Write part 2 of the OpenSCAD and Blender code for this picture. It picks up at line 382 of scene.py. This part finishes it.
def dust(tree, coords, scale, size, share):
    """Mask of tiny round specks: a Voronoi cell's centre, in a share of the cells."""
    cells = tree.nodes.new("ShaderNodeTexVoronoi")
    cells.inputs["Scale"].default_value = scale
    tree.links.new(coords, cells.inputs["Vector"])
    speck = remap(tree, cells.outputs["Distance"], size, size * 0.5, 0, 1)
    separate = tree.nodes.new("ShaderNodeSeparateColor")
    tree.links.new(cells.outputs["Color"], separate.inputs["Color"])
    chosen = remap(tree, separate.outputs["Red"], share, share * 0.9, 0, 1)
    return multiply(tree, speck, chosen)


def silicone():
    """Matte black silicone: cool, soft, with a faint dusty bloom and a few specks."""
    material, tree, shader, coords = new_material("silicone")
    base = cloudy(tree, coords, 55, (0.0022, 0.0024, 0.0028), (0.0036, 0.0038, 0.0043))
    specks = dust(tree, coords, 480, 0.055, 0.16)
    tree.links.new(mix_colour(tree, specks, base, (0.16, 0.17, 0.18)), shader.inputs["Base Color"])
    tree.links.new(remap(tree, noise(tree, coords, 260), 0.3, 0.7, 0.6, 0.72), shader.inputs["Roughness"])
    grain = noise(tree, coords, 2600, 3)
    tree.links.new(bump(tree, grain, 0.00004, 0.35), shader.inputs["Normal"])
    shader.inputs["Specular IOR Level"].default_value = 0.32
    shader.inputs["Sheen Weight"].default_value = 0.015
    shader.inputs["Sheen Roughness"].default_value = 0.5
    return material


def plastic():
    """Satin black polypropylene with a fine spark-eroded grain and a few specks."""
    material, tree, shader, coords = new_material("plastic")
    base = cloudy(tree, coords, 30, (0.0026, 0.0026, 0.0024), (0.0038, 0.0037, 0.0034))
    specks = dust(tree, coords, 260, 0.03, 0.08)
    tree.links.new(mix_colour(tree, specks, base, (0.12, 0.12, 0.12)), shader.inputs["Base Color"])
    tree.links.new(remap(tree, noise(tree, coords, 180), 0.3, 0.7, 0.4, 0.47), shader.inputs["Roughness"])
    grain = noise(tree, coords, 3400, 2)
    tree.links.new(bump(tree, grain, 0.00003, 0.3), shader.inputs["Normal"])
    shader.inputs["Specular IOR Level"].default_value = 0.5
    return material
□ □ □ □
[Your task]:
Reproduce the material above exactly; please quote every line of it.

[Right answer]:
Write part 2 of the OpenSCAD and Blender code for this picture. It picks up at line 382 of scene.py. This part finishes it.
def dust(tree, coords, scale, size, share):
    """Mask of tiny round specks: a Voronoi cell's centre, in a share of the cells."""
    cells = tree.nodes.new("ShaderNodeTexVoronoi")
    cells.inputs["Scale"].default_value = scale
    tree.links.new(coords, cells.inputs["Vector"])
    speck = remap(tree, cells.outputs["Distance"], size, size * 0.5, 0, 1)
    separate = tree.nodes.new("ShaderNodeSeparateColor")
    tree.links.new(cells.outputs["Color"], separate.inputs["Color"])
    chosen = remap(tree, separate.outputs["Red"], share, share * 0.9, 0, 1)
    return multiply(tree, speck, chosen)


def silicone():
    """Matte black silicone: cool, soft, with a faint dusty bloom and a few specks."""
    material, tree, shader, coords = new_material("silicone")
    base = cloudy(tree, coords, 55, (0.0022, 0.0024, 0.0028), (0.0036, 0.0038, 0.0043))
    specks = dust(tree, coords, 480, 0.055, 0.16)
    tree.links.new(mix_colour(tree, specks, base, (0.16, 0.17, 0.18)), shader.inputs["Base Color"])
    tree.links.new(remap(tree, noise(tree, coords, 260), 0.3, 0.7, 0.6, 0.72), shader.inputs["Roughness"])
    grain = noise(tree, coords, 2600, 3)
    tree.links.new(bump(tree, grain, 0.00004, 0.35), shader.inputs["Normal"])
    shader.inputs["Specular IOR Level"].default_value = 0.32
    shader.inputs["Sheen Weight"].default_value = 0.015
    shader.inputs["Sheen Roughness"].default_value = 0.5
    return material


def plastic():
    """Satin black polypropylene with a fine spark-eroded grain and a few specks."""
    material, tree, shader, coords = new_material("plastic")
    base = cloudy(tree, coords, 30, (0.0026, 0.0026, 0.0024), (0.0038, 0.0037, 0.0034))
    specks = dust(tree, coords, 260, 0.03, 0.08)
    tree.links.new(mix_colour(tree, specks, base, (0.12, 0.12, 0.12)), shader.inputs["Base Color"])
    tree.links.new(remap(tree, noise(tree, coords, 180), 0.3, 0.7, 0.4, 0.47), shader.inputs["Roughness"])
    grain = noise(tree, coords, 3400, 2)
    tree.links.new(bump(tree, grain, 0.00003, 0.3), shader.inputs["Normal"])
    shader.inputs["Specular IOR Level"].default_value = 0.5
    return material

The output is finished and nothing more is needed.